Exercise brief: Gather up the lines that contain "joints".

Source material:
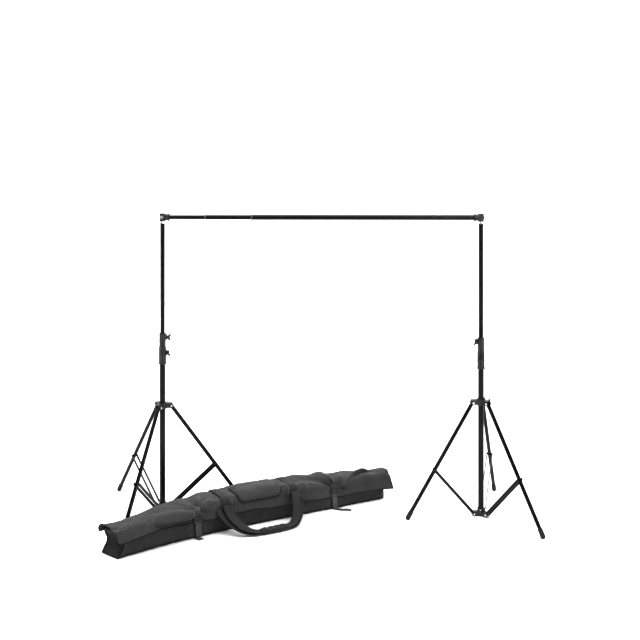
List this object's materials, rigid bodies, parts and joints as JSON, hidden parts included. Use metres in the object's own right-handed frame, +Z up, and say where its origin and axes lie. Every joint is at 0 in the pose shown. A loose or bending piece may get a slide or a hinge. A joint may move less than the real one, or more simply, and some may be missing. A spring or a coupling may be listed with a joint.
{
  "type": "background support system",
  "caption": "Free-standing backdrop support: folding light stands with telescopic masts hold up a telescopic crossbar, and a long soft carry bag with webbing handles lies in front.",
  "frame": {"origin": "on the floor, at the middle of the whole kit's bounding box", "axes": "+X along the crossbar from the left stand to the right stand, +Z up, -Y towards the side the carry bag is seen from"},
  "size_m": [2.1622, 0.9328, 1.507],
  "materials": {
    "mast_black": "gloss black anodised",
    "bar_black": "satin black anodised",
    "leg_black": "gloss black anodised",
    "brace_black": "satin black",
    "collar_plastic": "moulded black",
    "knob_plastic": "moulded black",
    "socket_plastic": "moulded black",
    "foot_rubber": "matt",
    "bright_steel": "zinc plated",
    "spigot_chrome": "polished",
    "ferrule_metal": "satin",
    "bag_nylon": "woven nylon",
    "flap_nylon": "woven nylon",
    "pocket_nylon": "woven nylon",
    "webbing": "webbing",
    "grip_fabric": "padded nylon",
    "strap_webbing": "webbing",
    "buckle_plastic": "moulded black"
  },
  "bodies": {
    "left_column": {"left_lower_tube": "mast_black", "left_lower_hub": "collar_plastic", "left_hub_bolts": "bright_steel", "left_lower_lock": "collar_plastic"},
    "left_lower_knob": {"left_lower_lock_knob": "knob_plastic"},
    "left_collar": {"left_leg_collar": "collar_plastic", "left_collar_bolts": "bright_steel"},
    "left_collar_screw": {"left_collar_knob": "knob_plastic"},
    "left_leg_1": {"left_leg_1": "leg_black", "left_foot_1": "foot_rubber"},
    "left_brace_1": {"left_brace_1": "brace_black"},
    "left_leg_2": {"left_leg_2": "leg_black", "left_foot_2": "foot_rubber"},
    "left_brace_2": {"left_brace_2": "brace_black"},
    "left_leg_3": {"left_leg_3": "leg_black", "left_foot_3": "foot_rubber"},
    "left_brace_3": {"left_brace_3": "brace_black"},
    "left_middle": {"left_middle_tube": "mast_black", "left_upper_lock": "collar_plastic"},
    "left_upper_knob": {"left_upper_lock_knob": "knob_plastic"},
    "left_top": {"left_top_tube": "mast_black", "left_spigot": "spigot_chrome"},
    "right_column": {"right_lower_tube": "mast_black", "right_lower_hub": "collar_plastic", "right_hub_bolts": "bright_steel", "right_lower_lock": "collar_plastic"},
    "right_lower_knob": {"right_lower_lock_knob": "knob_plastic"},
    "right_collar": {"right_leg_collar": "collar_plastic", "right_collar_bolts": "bright_steel"},
    "right_collar_screw": {"right_collar_knob": "knob_plastic"},
    "right_leg_1": {"right_leg_1": "leg_black", "right_foot_1": "foot_rubber"},
    "right_brace_1": {"right_brace_1": "brace_black"},
    "right_leg_2": {"right_leg_2": "leg_black", "right_foot_2": "foot_rubber"},
    "right_brace_2": {"right_brace_2": "brace_black"},
    "right_leg_3": {"right_leg_3": "leg_black", "right_foot_3": "foot_rubber"},
    "right_brace_3": {"right_brace_3": "brace_black"},
    "right_middle": {"right_middle_tube": "mast_black", "right_upper_lock": "collar_plastic"},
    "right_upper_knob": {"right_upper_lock_knob": "knob_plastic"},
    "right_top": {"right_top_tube": "mast_black", "right_spigot": "spigot_chrome"},
    "bar_inner": {"bar_inner_tube": "bar_black", "bar_left_socket": "socket_plastic"},
    "bar_left_screw": {"bar_left_screw": "bright_steel"},
    "bar_middle": {"bar_middle_tube": "bar_black", "bar_middle_ring": "ferrule_metal"},
    "bar_outer": {"bar_outer_tube": "bar_black", "bar_outer_ring": "ferrule_metal", "bar_right_socket": "socket_plastic"},
    "bar_right_screw": {"bar_right_screw": "bright_steel"},
    "bag": {"bag_body": "bag_nylon", "bag_flap": "flap_nylon", "bag_pocket": "pocket_nylon", "bag_handles": "webbing", "bag_handle_grip": "grip_fabric", "bag_straps": "strap_webbing", "bag_buckles": "buckle_plastic"}
  },
  "joints": [
    {"name": "left_collar_slide", "type": "slide", "parent": "left_column", "child": "left_collar", "axis": [0, 0, 1], "range_m": [0, 0.17365]},
    {"name": "left_leg_1_hinge", "type": "hinge", "parent": "left_collar", "child": "left_leg_1", "pos_m": [-0.7324, 0.11102, 0.53576], "axis": [-0.2504, 0.9681, 0], "range_deg": [0, 35.6]},
    {"name": "left_brace_1_hinge", "type": "hinge", "parent": "left_column", "child": "left_brace_1", "pos_m": [-0.73627, 0.11002, 0.02844], "axis": [0.2504, -0.9681, 0], "range_deg": [0, 48.06]},
    {"name": "left_leg_2_hinge", "type": "hinge", "parent": "left_collar", "child": "left_leg_2", "pos_m": [-0.80584, 0.13138, 0.53576], "axis": [-0.7133, -0.7009, 0], "range_deg": [0, 35.6]},
    {"name": "left_brace_2_hinge", "type": "hinge", "parent": "left_column", "child": "left_brace_2", "pos_m": [-0.80304, 0.12853, 0.02844], "axis": [0.7133, 0.7009, 0], "range_deg": [0, 48.06]},
    {"name": "left_leg_3_hinge", "type": "hinge", "parent": "left_collar", "child": "left_leg_3", "pos_m": [-0.78676, 0.0576, 0.53576], "axis": [0.9636, -0.2672, 0], "range_deg": [0, 35.6]},
    {"name": "left_brace_3_hinge", "type": "hinge", "parent": "left_column", "child": "left_brace_3", "pos_m": [-0.78569, 0.06146, 0.02844], "axis": [-0.9636, 0.2672, 0], "range_deg": [0, 48.06]},
    {"name": "left_collar_knob_turn", "type": "hinge", "parent": "left_collar", "child": "left_collar_screw", "pos_m": [-0.76645, 0.13084, 0.53776], "axis": [0.2672, 0.9636, 0], "range_deg": [0, 180]},
    {"name": "left_lower_knob_turn", "type": "hinge", "parent": "left_column", "child": "left_lower_knob", "pos_m": [-0.746, 0.08648, 0.80544], "axis": [0.9063, -0.4226, 0], "range_deg": [0, 180]},
    {"name": "left_upper_knob_turn", "type": "hinge", "parent": "left_middle", "child": "left_upper_knob", "pos_m": [-0.7437, 0.09335, 0.88394], "axis": [0.9781, -0.2079, 0], "range_deg": [0, 180]},
    {"name": "left_middle_slide", "type": "slide", "parent": "left_column", "child": "left_middle", "axis": [0, 0, 1], "range_m": [0, 0.56]},
    {"name": "left_top_slide", "type": "slide", "parent": "left_middle", "child": "left_top", "axis": [0, 0, 1], "range_m": [-0.55, 0.09]},
    {"name": "bar_left_swivel", "type": "hinge", "parent": "left_top", "child": "bar_inner", "pos_m": [-0.775, 0.1, 1.488], "axis": [0, 0, 1], "continuous": true},
    {"name": "bar_left_screw_turn", "type": "hinge", "parent": "bar_inner", "child": "bar_left_screw", "pos_m": [-0.775, 0.08, 1.488], "axis": [0, -1, 0], "range_deg": [0, 180]},
    {"name": "bar_middle_slide", "type": "slide", "parent": "bar_inner", "child": "bar_middle", "axis": [1, 0, 0], "range_m": [-0.17, 0.74]},
    {"name": "bar_outer_slide", "type": "slide", "parent": "bar_middle", "child": "bar_outer", "axis": [1, 0, 0], "range_m": [-0.22, 0.74]},
    {"name": "bar_right_screw_turn", "type": "hinge", "parent": "bar_outer", "child": "bar_right_screw", "pos_m": [0.845, 0.1, 1.488], "axis": [1, 0, 0], "range_deg": [0, 180]},
    {"name": "bar_right_swivel", "type": "hinge", "parent": "bar_outer", "child": "right_top", "pos_m": [0.825, 0.1, 1.488], "axis": [0, 0, 1], "continuous": true},
    {"name": "right_top_slide", "type": "slide", "parent": "right_top", "child": "right_middle", "axis": [0, 0, -1], "range_m": [-0.55, 0.09]},
    {"name": "right_middle_slide", "type": "slide", "parent": "right_middle", "child": "right_column", "axis": [0, 0, -1], "range_m": [0, 0.56]},
    {"name": "right_collar_slide", "type": "slide", "parent": "right_column", "child": "right_collar", "axis": [0, 0, 1], "range_m": [0, 0.13014]},
    {"name": "right_leg_1_hinge", "type": "hinge", "parent": "right_collar", "child": "right_leg_1", "pos_m": [0.83958, 0.14152, 0.56481], "axis": [-0.9435, 0.3313, 0], "range_deg": [0, 30.9]},
    {"name": "right_brace_1_hinge", "type": "hinge", "parent": "right_column", "child": "right_brace_1", "pos_m": [0.83825, 0.13774, 0.01398], "axis": [0.9435, -0.3313, 0], "range_deg": [0, 40.96]},
    {"name": "right_leg_2_hinge", "type": "hinge", "parent": "right_collar", "child": "right_leg_2", "pos_m": [0.78176, 0.09187, 0.56481], "axis": [0.1848, -0.9828, 0], "range_deg": [0, 30.9]},
    {"name": "right_brace_2_hinge", "type": "hinge", "parent": "right_column", "child": "right_brace_2", "pos_m": [0.78569, 0.09261, 0.01398], "axis": [-0.1848, 0.9828, 0], "range_deg": [0, 40.96]},
    {"name": "right_leg_3_hinge", "type": "hinge", "parent": "right_collar", "child": "right_leg_3", "pos_m": [0.85366, 0.06662, 0.56481], "axis": [0.7587, 0.6514, 0], "range_deg": [0, 30.9]},
    {"name": "right_brace_3_hinge", "type": "hinge", "parent": "right_column", "child": "right_brace_3", "pos_m": [0.85106, 0.06965, 0.01398], "axis": [-0.7587, -0.6514, 0], "range_deg": [0, 40.96]},
    {"name": "right_collar_knob_turn", "type": "hinge", "parent": "right_collar", "child": "right_collar_screw", "pos_m": [0.85645, 0.10591, 0.56681], "axis": [0.9828, 0.1848, 0], "range_deg": [0, 180]},
    {"name": "right_lower_knob_turn", "type": "hinge", "parent": "right_column", "child": "right_lower_knob", "pos_m": [0.82055, 0.06831, 0.79098], "axis": [-0.1392, -0.9903, 0], "range_deg": [0, 180]},
    {"name": "right_upper_knob_turn", "type": "hinge", "parent": "right_middle", "child": "right_upper_knob", "pos_m": [0.79879, 0.08165, 0.86948], "axis": [-0.8192, -0.5736, 0], "range_deg": [0, 180]},
    {"name": "bag_lift", "type": "slide", "parent": "left_column", "child": "bag", "axis": [0, 0, 1], "range_m": [0, 0.3]}
  ],
  "couplings": [
    {"joint": "left_leg_1_hinge", "follows": "left_collar_slide", "rad_per_m": 3.5781},
    {"joint": "left_brace_1_hinge", "follows": "left_collar_slide", "rad_per_m": 4.8299},
    {"joint": "left_leg_2_hinge", "follows": "left_collar_slide", "rad_per_m": 3.5781},
    {"joint": "left_brace_2_hinge", "follows": "left_collar_slide", "rad_per_m": 4.8299},
    {"joint": "left_leg_3_hinge", "follows": "left_collar_slide", "rad_per_m": 3.5781},
    {"joint": "left_brace_3_hinge", "follows": "left_collar_slide", "rad_per_m": 4.8299},
    {"joint": "right_top_slide", "follows": "left_top_slide", "ratio": 1},
    {"joint": "right_middle_slide", "follows": "left_middle_slide", "ratio": 1},
    {"joint": "right_leg_1_hinge", "follows": "right_collar_slide", "rad_per_m": 4.1441},
    {"joint": "right_brace_1_hinge", "follows": "right_collar_slide", "rad_per_m": 5.4931},
    {"joint": "right_leg_2_hinge", "follows": "right_collar_slide", "rad_per_m": 4.1441},
    {"joint": "right_brace_2_hinge", "follows": "right_collar_slide", "rad_per_m": 5.4931},
    {"joint": "right_leg_3_hinge", "follows": "right_collar_slide", "rad_per_m": 4.1441},
    {"joint": "right_brace_3_hinge", "follows": "right_collar_slide", "rad_per_m": 5.4931}
  ]
}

Exercise answer:
List this object's materials, rigid bodies, parts and joints as JSON, hidden parts included. Use metres in the object's own right-handed frame, +Z up, and say where its origin and axes lie. Every joint is at 0 in the pose shown. A loose or bending piece may get a slide or a hinge. A joint may move less than the real one, or more simply, and some may be missing. A spring or a coupling may be listed with a joint.
  "joints": [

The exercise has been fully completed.